WRITTEN EXERCISE: Repeat the listing below word for word, stopping after the line that contains "bmesh.ops.mirror(bm, geom=bm.verts[:] +".

╭─ DATASET EXCERPT

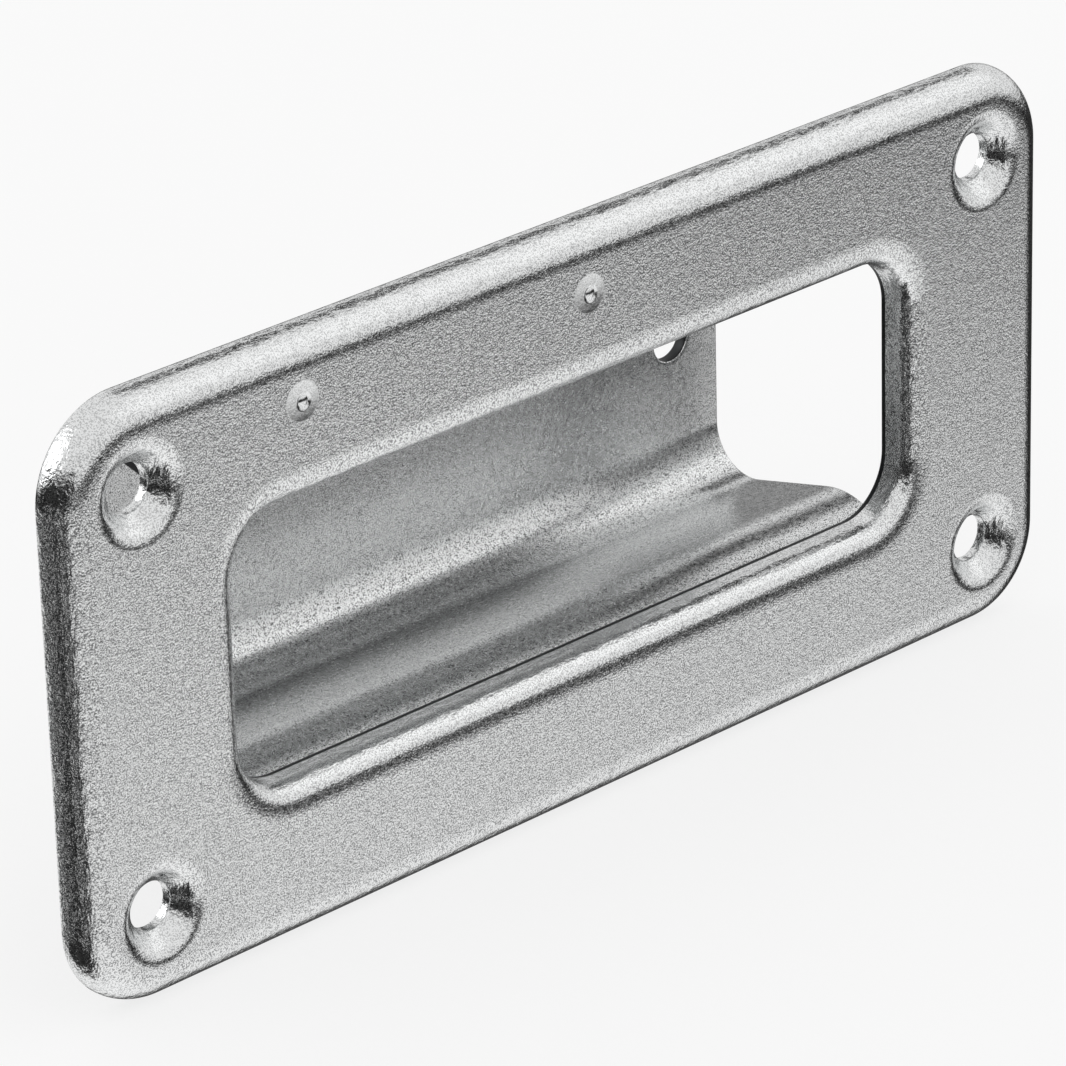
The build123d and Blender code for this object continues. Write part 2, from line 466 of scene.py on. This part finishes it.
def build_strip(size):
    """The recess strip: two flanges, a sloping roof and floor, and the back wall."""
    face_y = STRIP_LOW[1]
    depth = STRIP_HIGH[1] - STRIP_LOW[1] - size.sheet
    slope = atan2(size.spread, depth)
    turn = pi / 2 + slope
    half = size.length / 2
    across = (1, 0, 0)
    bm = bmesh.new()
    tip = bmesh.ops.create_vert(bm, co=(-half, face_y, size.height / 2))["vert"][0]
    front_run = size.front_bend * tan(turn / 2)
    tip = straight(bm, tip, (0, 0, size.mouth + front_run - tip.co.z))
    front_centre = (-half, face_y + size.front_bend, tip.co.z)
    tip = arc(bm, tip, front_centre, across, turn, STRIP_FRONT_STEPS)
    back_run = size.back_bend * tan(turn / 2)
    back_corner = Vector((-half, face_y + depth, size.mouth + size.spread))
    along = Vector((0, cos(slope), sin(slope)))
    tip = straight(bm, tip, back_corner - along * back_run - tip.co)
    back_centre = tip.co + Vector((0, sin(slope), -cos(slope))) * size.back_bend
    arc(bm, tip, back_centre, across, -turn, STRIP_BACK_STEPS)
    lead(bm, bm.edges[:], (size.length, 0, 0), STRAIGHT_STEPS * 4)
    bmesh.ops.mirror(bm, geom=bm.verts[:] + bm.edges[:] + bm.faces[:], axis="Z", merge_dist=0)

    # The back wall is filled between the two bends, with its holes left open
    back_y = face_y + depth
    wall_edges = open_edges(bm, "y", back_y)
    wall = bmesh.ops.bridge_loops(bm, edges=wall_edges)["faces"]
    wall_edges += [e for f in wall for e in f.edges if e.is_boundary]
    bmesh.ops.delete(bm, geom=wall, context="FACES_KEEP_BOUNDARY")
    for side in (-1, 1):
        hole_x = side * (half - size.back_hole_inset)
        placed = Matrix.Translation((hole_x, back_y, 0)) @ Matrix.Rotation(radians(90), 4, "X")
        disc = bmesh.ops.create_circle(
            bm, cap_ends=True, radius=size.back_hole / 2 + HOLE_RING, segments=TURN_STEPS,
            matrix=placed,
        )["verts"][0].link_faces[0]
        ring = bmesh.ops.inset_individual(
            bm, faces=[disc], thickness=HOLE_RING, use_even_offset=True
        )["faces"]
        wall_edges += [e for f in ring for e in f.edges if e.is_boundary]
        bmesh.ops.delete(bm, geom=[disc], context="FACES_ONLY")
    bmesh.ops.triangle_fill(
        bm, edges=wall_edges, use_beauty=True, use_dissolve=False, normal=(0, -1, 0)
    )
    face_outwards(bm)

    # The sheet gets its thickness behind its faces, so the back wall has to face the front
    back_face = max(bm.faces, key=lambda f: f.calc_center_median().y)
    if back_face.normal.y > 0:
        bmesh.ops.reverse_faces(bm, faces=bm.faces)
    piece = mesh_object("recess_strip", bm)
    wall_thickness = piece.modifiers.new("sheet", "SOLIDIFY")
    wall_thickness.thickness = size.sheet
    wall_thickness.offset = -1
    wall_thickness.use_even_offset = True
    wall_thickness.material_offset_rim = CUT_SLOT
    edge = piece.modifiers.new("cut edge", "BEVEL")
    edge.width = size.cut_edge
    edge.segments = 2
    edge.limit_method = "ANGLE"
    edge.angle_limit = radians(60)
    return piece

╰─

PROBLEM SOLUTION:
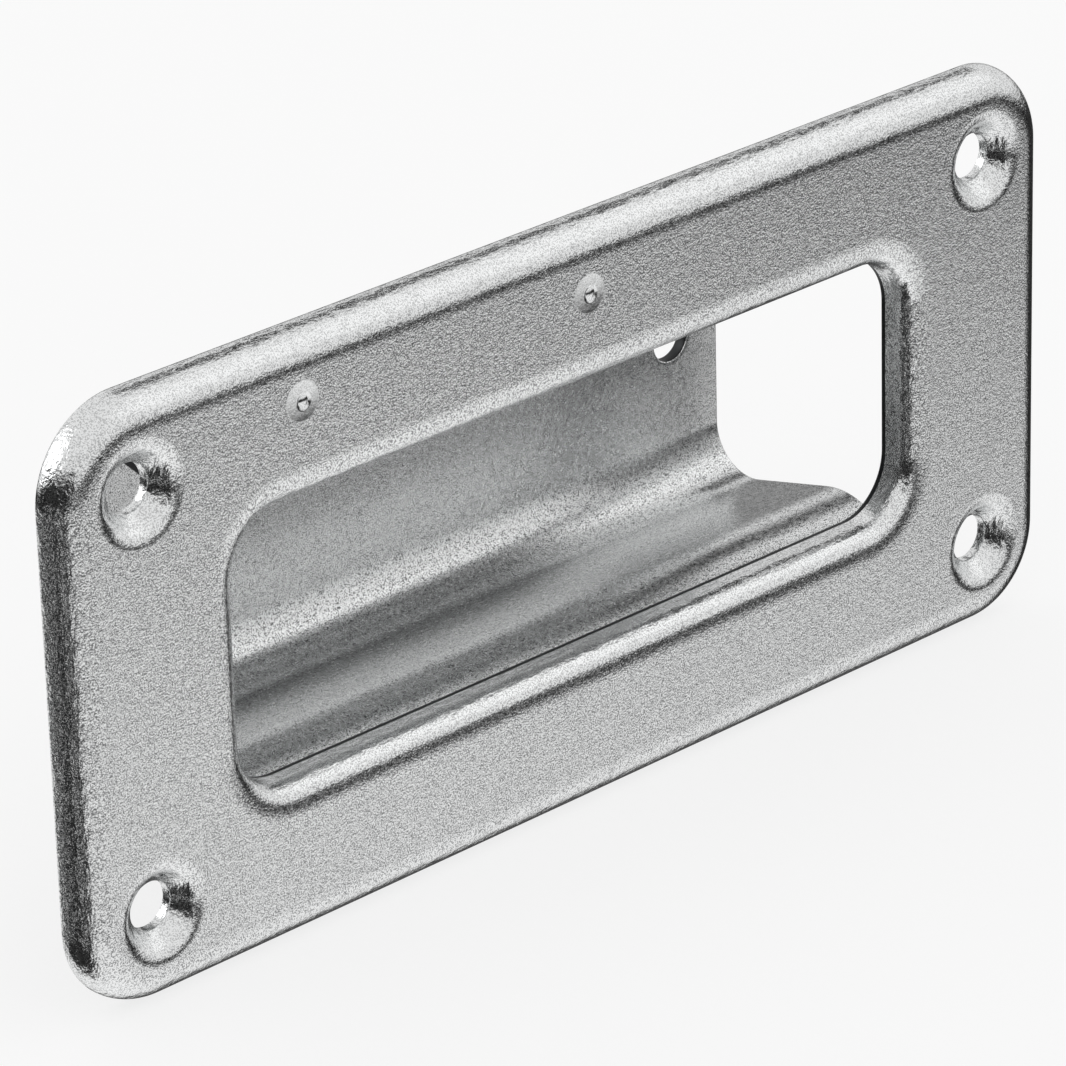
The build123d and Blender code for this object continues. Write part 2, from line 466 of scene.py on. This part finishes it.
def build_strip(size):
    """The recess strip: two flanges, a sloping roof and floor, and the back wall."""
    face_y = STRIP_LOW[1]
    depth = STRIP_HIGH[1] - STRIP_LOW[1] - size.sheet
    slope = atan2(size.spread, depth)
    turn = pi / 2 + slope
    half = size.length / 2
    across = (1, 0, 0)
    bm = bmesh.new()
    tip = bmesh.ops.create_vert(bm, co=(-half, face_y, size.height / 2))["vert"][0]
    front_run = size.front_bend * tan(turn / 2)
    tip = straight(bm, tip, (0, 0, size.mouth + front_run - tip.co.z))
    front_centre = (-half, face_y + size.front_bend, tip.co.z)
    tip = arc(bm, tip, front_centre, across, turn, STRIP_FRONT_STEPS)
    back_run = size.back_bend * tan(turn / 2)
    back_corner = Vector((-half, face_y + depth, size.mouth + size.spread))
    along = Vector((0, cos(slope), sin(slope)))
    tip = straight(bm, tip, back_corner - along * back_run - tip.co)
    back_centre = tip.co + Vector((0, sin(slope), -cos(slope))) * size.back_bend
    arc(bm, tip, back_centre, across, -turn, STRIP_BACK_STEPS)
    lead(bm, bm.edges[:], (size.length, 0, 0), STRAIGHT_STEPS * 4)
    bmesh.ops.mirror(bm, geom=bm.verts[:] + bm.edges[:] + bm.faces[:], axis="Z", merge_dist=0)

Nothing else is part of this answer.